Eduardo Blandón
Algunos estudiantes cuando llegan a la universidad arrastran un pasado difícil en materia de éxito académico. Ocurre que están condicionados por una historia que los ubica donde no quisieran estar. Se sienten mediocres, incapaces e inseguros de lograr altas calificaciones. Desafortunadamente ese pesimismo los condena aunque desearan lo contrario.
En ello han contribuido los profesores, los amigos y la familia que han influido negativamente a lo largo de su itinerario formativo. El resultado no puede ser peor: jóvenes inseguros, miedos y con baja autoestima. Estudiantes que podrían ser geniales, brillar con luz propia y estar a la cabeza de grupos, son un manojo de nervios frente a profesores que siguen el proceso de estigmatización, incapaces por deficiente formación psicopedagógica de influir positivamente en sus estudiantes.
Esos alumnos ya grandes, de 18 y 20 años, corren el riesgo de condenarse para siempre por un sistema perezoso y pragmático. Una estructura que tiene prisa con los contenidos y las evaluaciones, pero que olvida centrarse en los estudiantes heridos (pero no de muerte), requeridos a veces de salvavidas pequeños o medianos que les devuelva la confianza y la vida.

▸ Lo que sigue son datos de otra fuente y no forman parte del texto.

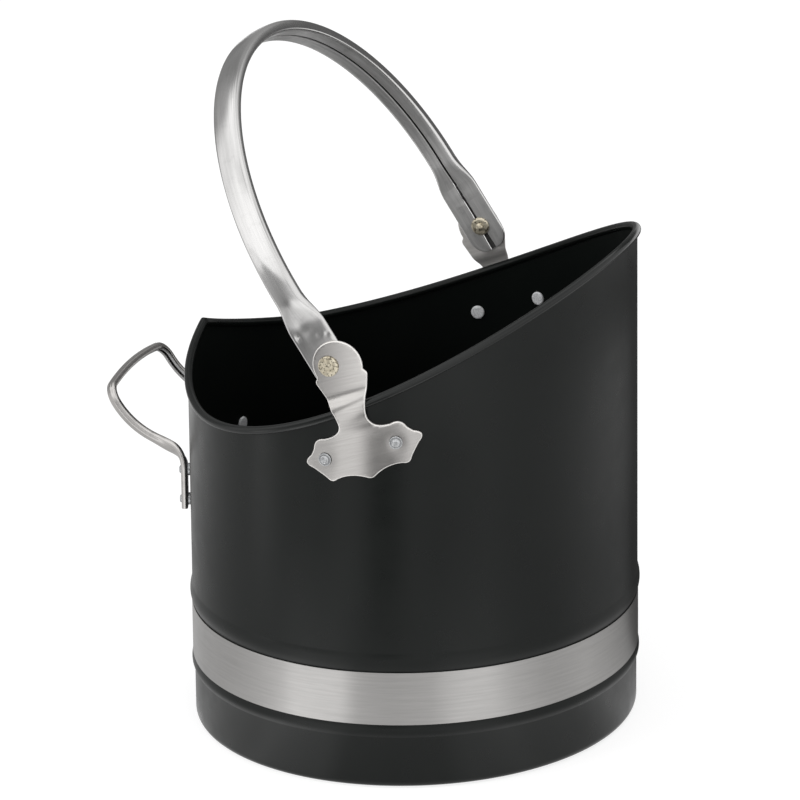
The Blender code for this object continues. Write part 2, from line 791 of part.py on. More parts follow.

La universidad necesita el cuidado de la vista. Sin dejar de atender a los más aventajados (que al final requieren de pocos apoyos porque por sí mismo asumen los estudios), debe visibilizar a los que, con talento, se han quedado atrás por las miserias propias de la historia humana. Como San Pablo, debe estimular a los profesores para que se les desprendan las escamas de los ojos y aprender a ver de nuevo.
Las instituciones de estudios superiores deben volver a ese humanismo de vieja data que privilegiaba lo humano por sobre todas las cosas. Lo demás es bagatela de poca monta, tecnificación y profesionalización sin espíritu. Para eso están los robots y los algoritmos que sin duda son más eficientes y hacen mejor trabajo que nosotros mismos.
Quizá este sea el signo que distinga a las universidades, la atención exquisita a sus estudiantes. Y claro, uno lo escribe casi rimbombantemente, pero lo cierto es que lo humano debe primar siempre. Más aún cuando se trata de la educación, cuando lo que entra en juego es la construcción de lo más íntimo del espíritu humano. Por ello, la conversión del sistema debe ser un imperativo de primer orden.
Ya habrá quienes piensen que las universidades no están para esas tareas, juzgadas, tardías. Los que opinen que los profesores son contratados para enseñar a medir potreros, a crear aplicaciones o a diseñar modelos. Sí, claro, todo eso está bien, estupendo y deben hacerlo con excelencia. Pero ello no riñe con la atención, el trato amable, la cordialidad y el apoyo para que el aprendizaje sea significativo y eficaz.
Siempre hay posibilidades nuevas con los jóvenes. Hay que aprovecharlas para ofrecer alternativas de crecimiento y aliento de vida. Al final un profesor puede ser una de las últimas oportunidades que tienen los jóvenes. Seamos esos mediadores eficaces portadores de vida y fuente fecunda de felicidad.